FlexPlanner: Flexible 3D Floorplanning via Deep Reinforcement Learning in Hybrid Action Space with Multi-Modality Representation

In the Integrated Circuit (IC) design flow, floorplanning (FP) determines the position and shape of each block. Serving as a prototype for downstream tasks, it is critical and establishes the upper bound of the final PPA (Power, Performance, Area). However, with the emergence of 3D IC with stacked layers, existing methods are not flexible enough to handle the versatile constraints. Besides, they typically face difficulties in aligning the cross-die modules in 3D ICs due to their heuristic representations, which could potentially result in severe data transfer failures.

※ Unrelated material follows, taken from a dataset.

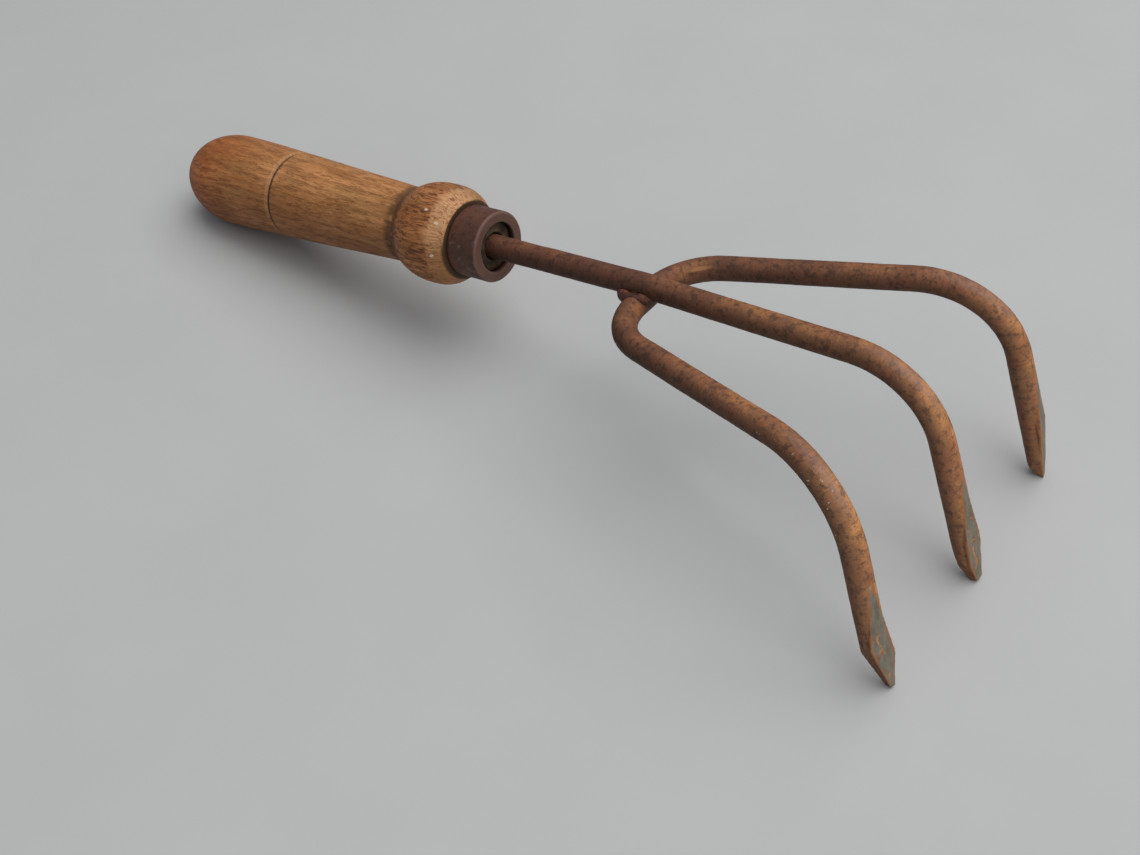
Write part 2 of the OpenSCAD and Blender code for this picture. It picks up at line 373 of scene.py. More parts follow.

To address these issues, we propose FlexPlanner, a flexible learning-based method in hybrid action space with multi-modality representation to simultaneously handle position, aspect ratio, and alignment of blocks. To our best knowledge, FlexPlanner is the first learning-based approach to discard heuristic-based search in the 3D FP task. Thus, the solution space is not limited by the heuristic floorplanning representation, allowing for significant improvements in both wirelength and alignment scores. Specifically, FlexPlanner models 3D FP based on multi-modalities, including vision, graph, and sequence. To address the non-trivial heuristic-dependent issue, we design a sophisticated policy network with hybrid action space and asynchronous layer decision mechanism that allow for determining the versatile properties of each block. Experiments on public benchmarks MCNC and GSRC show the effectiveness. We significantly improve the alignment score from 0.474 to 0.940 and achieve an average reduction of 16% in wirelength. Moreover, our method also demonstrates zero-shot transferability on unseen circuits.